DATA:
§ §

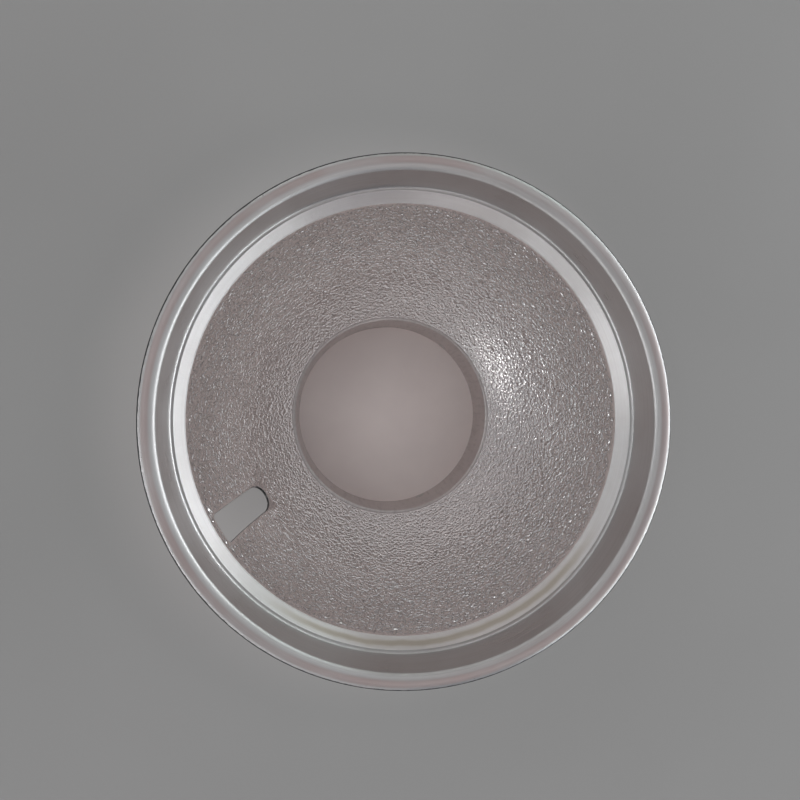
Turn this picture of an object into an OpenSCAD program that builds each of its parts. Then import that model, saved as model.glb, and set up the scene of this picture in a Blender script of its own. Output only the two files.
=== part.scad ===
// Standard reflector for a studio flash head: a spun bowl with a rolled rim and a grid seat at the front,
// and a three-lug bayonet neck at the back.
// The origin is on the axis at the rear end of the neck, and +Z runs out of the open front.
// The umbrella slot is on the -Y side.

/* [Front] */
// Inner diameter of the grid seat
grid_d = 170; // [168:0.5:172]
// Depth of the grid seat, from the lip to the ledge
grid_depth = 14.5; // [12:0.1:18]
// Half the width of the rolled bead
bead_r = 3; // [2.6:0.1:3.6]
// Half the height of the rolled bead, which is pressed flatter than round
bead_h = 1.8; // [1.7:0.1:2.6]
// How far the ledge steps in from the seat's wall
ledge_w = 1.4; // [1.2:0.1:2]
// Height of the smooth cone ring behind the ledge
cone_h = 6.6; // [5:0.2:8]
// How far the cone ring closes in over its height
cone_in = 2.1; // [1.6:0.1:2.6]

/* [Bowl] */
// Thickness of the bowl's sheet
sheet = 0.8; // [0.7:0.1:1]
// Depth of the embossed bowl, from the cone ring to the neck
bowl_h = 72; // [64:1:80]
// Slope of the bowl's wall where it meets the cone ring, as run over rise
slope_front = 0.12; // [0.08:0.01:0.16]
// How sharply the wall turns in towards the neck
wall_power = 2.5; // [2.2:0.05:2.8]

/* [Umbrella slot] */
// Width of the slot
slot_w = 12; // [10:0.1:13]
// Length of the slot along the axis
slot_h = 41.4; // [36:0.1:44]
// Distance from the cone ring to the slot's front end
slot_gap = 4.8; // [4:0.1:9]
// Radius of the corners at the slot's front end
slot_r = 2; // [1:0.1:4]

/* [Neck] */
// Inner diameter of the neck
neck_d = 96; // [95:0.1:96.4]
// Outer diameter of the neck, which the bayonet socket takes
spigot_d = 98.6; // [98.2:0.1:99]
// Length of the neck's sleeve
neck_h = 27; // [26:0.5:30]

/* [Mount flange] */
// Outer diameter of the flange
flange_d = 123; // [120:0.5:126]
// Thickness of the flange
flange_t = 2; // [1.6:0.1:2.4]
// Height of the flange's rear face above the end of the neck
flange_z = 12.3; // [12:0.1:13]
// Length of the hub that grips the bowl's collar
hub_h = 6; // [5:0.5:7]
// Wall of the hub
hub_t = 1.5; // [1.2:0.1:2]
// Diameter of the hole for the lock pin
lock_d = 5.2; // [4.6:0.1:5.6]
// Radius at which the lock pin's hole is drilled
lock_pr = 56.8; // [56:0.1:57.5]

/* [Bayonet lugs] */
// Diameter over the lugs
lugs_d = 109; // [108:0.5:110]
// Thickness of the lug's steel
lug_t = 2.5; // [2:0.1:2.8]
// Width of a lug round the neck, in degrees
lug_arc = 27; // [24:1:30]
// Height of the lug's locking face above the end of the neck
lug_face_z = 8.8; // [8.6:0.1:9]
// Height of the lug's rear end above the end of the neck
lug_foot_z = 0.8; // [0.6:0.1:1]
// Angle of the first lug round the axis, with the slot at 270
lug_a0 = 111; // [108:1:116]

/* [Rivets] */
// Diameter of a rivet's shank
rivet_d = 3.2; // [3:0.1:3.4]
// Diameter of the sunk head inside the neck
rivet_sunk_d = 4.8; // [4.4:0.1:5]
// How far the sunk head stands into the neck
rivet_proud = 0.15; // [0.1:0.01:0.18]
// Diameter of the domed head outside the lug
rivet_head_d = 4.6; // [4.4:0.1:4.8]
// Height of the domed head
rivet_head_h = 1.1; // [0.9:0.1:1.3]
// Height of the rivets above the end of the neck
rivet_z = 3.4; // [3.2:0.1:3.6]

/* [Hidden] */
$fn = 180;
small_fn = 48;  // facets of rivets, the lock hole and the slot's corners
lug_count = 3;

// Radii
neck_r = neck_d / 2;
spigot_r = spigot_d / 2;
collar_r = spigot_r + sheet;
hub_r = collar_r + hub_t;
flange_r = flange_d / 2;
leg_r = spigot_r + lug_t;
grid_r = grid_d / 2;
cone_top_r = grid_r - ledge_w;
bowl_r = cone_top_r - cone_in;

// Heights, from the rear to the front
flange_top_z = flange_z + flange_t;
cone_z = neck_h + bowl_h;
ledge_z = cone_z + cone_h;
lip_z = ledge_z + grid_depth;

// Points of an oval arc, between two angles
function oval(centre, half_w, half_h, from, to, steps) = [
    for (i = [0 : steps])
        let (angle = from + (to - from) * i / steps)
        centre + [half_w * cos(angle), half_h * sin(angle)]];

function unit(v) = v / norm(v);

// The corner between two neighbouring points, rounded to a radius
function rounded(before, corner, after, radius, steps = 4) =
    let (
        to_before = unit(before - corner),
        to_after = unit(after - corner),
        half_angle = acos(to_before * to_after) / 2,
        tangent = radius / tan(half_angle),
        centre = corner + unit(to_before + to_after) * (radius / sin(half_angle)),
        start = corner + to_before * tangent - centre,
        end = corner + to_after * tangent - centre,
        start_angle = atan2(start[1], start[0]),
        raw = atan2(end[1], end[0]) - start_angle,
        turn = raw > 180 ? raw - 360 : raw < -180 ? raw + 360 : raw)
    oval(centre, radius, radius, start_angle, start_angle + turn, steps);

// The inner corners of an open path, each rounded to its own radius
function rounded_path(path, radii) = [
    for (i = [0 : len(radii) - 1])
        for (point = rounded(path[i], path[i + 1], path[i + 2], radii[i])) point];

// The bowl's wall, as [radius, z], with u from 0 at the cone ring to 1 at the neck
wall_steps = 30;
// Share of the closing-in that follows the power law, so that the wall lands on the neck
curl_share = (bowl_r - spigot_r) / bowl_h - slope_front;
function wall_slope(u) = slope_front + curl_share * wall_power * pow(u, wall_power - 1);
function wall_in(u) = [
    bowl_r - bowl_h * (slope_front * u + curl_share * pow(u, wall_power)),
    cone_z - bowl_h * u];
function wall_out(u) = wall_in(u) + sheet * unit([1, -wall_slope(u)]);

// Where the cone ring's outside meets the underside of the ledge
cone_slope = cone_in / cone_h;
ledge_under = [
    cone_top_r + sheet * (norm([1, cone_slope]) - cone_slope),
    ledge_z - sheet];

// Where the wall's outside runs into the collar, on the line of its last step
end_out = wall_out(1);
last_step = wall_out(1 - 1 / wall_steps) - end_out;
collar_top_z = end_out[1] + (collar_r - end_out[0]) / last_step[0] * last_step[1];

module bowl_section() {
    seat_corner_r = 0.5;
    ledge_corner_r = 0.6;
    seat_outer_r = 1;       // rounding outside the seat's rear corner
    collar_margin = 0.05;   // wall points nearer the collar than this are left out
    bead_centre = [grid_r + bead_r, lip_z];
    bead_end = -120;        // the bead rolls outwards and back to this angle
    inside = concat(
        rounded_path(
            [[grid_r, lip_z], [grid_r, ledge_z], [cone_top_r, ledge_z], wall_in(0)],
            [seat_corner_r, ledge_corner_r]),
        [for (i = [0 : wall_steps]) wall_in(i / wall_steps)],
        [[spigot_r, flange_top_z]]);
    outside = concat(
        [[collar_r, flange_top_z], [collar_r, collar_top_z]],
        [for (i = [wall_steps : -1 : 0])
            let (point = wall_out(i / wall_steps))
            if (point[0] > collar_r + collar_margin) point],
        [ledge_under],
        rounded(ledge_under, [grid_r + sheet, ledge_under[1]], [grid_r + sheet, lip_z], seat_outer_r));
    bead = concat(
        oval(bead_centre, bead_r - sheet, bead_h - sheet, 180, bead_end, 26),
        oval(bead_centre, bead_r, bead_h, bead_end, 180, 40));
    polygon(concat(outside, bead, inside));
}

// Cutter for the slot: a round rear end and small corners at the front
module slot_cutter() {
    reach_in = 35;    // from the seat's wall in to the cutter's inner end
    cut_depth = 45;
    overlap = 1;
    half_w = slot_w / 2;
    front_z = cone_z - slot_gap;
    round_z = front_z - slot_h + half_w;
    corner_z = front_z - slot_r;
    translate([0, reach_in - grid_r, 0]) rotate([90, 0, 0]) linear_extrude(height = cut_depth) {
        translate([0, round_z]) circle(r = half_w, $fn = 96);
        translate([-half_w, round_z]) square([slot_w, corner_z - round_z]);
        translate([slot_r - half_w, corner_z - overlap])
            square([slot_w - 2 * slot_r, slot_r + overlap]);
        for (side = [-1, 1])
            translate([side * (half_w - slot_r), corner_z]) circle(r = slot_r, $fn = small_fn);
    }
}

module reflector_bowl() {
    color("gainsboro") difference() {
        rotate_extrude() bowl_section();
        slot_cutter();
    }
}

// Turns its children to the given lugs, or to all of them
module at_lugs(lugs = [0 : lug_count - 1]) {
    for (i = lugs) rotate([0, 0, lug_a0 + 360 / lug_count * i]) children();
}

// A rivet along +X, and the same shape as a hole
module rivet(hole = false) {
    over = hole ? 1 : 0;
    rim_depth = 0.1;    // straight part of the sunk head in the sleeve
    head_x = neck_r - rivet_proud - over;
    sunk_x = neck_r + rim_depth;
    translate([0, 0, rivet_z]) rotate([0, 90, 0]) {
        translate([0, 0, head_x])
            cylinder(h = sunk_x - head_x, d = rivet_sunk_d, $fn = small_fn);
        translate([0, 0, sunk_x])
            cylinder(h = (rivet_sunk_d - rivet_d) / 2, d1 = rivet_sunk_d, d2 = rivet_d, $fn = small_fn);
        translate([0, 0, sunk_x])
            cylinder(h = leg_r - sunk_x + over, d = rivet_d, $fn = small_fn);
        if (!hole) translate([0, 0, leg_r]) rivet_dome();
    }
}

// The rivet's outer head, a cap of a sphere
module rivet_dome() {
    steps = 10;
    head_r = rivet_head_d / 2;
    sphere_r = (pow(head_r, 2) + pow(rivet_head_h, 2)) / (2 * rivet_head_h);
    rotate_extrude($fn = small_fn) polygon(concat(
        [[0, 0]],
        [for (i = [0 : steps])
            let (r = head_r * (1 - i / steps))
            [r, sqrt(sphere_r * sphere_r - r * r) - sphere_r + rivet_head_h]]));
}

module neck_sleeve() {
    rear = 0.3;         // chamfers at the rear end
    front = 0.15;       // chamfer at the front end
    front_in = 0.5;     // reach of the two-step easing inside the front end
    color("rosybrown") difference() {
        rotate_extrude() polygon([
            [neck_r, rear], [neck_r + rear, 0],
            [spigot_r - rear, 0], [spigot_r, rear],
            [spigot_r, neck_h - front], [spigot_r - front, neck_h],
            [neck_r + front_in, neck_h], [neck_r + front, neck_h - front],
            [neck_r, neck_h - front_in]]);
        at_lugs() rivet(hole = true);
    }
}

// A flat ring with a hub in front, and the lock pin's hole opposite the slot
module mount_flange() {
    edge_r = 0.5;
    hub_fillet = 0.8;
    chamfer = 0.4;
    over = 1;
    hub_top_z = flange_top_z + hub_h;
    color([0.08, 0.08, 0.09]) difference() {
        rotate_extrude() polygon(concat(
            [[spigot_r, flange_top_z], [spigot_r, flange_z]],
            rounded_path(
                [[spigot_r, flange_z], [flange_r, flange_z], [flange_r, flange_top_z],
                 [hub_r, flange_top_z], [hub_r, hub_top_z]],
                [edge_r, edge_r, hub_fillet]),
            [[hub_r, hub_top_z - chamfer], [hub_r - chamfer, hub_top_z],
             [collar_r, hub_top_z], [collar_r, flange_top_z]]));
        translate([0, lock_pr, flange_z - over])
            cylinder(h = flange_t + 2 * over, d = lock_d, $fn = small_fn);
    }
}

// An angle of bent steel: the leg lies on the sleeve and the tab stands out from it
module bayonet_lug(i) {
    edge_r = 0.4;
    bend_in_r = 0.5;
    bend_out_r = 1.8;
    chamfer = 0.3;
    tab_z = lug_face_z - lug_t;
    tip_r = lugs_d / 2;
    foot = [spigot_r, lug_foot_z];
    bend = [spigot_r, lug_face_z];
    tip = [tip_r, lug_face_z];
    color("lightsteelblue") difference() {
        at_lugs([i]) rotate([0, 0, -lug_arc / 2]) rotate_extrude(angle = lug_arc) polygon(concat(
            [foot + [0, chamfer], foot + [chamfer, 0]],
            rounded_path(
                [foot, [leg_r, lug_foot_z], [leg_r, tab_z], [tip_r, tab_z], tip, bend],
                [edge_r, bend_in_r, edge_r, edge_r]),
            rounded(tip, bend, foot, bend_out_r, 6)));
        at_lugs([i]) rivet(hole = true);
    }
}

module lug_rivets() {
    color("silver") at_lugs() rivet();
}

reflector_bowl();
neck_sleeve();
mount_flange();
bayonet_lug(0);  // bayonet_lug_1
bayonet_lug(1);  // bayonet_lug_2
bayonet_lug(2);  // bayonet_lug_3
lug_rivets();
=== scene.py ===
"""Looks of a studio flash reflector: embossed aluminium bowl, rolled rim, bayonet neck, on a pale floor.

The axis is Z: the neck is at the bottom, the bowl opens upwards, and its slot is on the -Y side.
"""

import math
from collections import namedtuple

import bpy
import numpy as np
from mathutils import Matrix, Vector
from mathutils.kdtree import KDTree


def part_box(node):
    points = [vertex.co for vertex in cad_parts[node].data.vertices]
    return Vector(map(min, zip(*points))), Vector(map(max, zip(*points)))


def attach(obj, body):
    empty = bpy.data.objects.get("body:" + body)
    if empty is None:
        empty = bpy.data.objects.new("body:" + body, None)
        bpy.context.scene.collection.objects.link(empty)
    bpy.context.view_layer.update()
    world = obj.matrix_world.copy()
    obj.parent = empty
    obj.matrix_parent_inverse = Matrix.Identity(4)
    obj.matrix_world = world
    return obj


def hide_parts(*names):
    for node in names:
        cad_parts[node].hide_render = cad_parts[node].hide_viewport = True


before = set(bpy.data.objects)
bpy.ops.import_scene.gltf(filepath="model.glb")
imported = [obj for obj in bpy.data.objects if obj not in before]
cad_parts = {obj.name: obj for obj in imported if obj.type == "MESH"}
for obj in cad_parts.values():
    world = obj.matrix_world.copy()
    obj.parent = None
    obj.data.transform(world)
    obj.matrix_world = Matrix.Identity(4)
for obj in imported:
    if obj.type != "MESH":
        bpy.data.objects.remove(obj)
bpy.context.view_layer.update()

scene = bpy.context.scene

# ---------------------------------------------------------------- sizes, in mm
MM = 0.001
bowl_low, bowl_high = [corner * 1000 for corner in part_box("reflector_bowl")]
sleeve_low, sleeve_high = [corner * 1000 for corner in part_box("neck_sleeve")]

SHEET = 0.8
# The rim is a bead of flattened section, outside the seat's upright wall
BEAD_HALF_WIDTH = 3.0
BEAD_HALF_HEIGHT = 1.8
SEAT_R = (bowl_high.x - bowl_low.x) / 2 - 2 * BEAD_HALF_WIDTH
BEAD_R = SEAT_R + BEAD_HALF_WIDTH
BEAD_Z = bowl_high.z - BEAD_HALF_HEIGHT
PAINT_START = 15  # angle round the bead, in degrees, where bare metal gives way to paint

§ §

WORK REQUIRED: Beginning with the line containing "reflector_bowl();" and ending with the line containing "obj.matrix_parent_inverse = Matrix.Identity(4)", extract those lines exactly from the listing above, and only those.

SOLUTION TO THIS TASK:
reflector_bowl();
neck_sleeve();
mount_flange();
bayonet_lug(0);  // bayonet_lug_1
bayonet_lug(1);  // bayonet_lug_2
bayonet_lug(2);  // bayonet_lug_3
lug_rivets();
=== scene.py ===
"""Looks of a studio flash reflector: embossed aluminium bowl, rolled rim, bayonet neck, on a pale floor.

The axis is Z: the neck is at the bottom, the bowl opens upwards, and its slot is on the -Y side.
"""

import math
from collections import namedtuple

import bpy
import numpy as np
from mathutils import Matrix, Vector
from mathutils.kdtree import KDTree


def part_box(node):
    points = [vertex.co for vertex in cad_parts[node].data.vertices]
    return Vector(map(min, zip(*points))), Vector(map(max, zip(*points)))


def attach(obj, body):
    empty = bpy.data.objects.get("body:" + body)
    if empty is None:
        empty = bpy.data.objects.new("body:" + body, None)
        bpy.context.scene.collection.objects.link(empty)
    bpy.context.view_layer.update()
    world = obj.matrix_world.copy()
    obj.parent = empty
    obj.matrix_parent_inverse = Matrix.Identity(4)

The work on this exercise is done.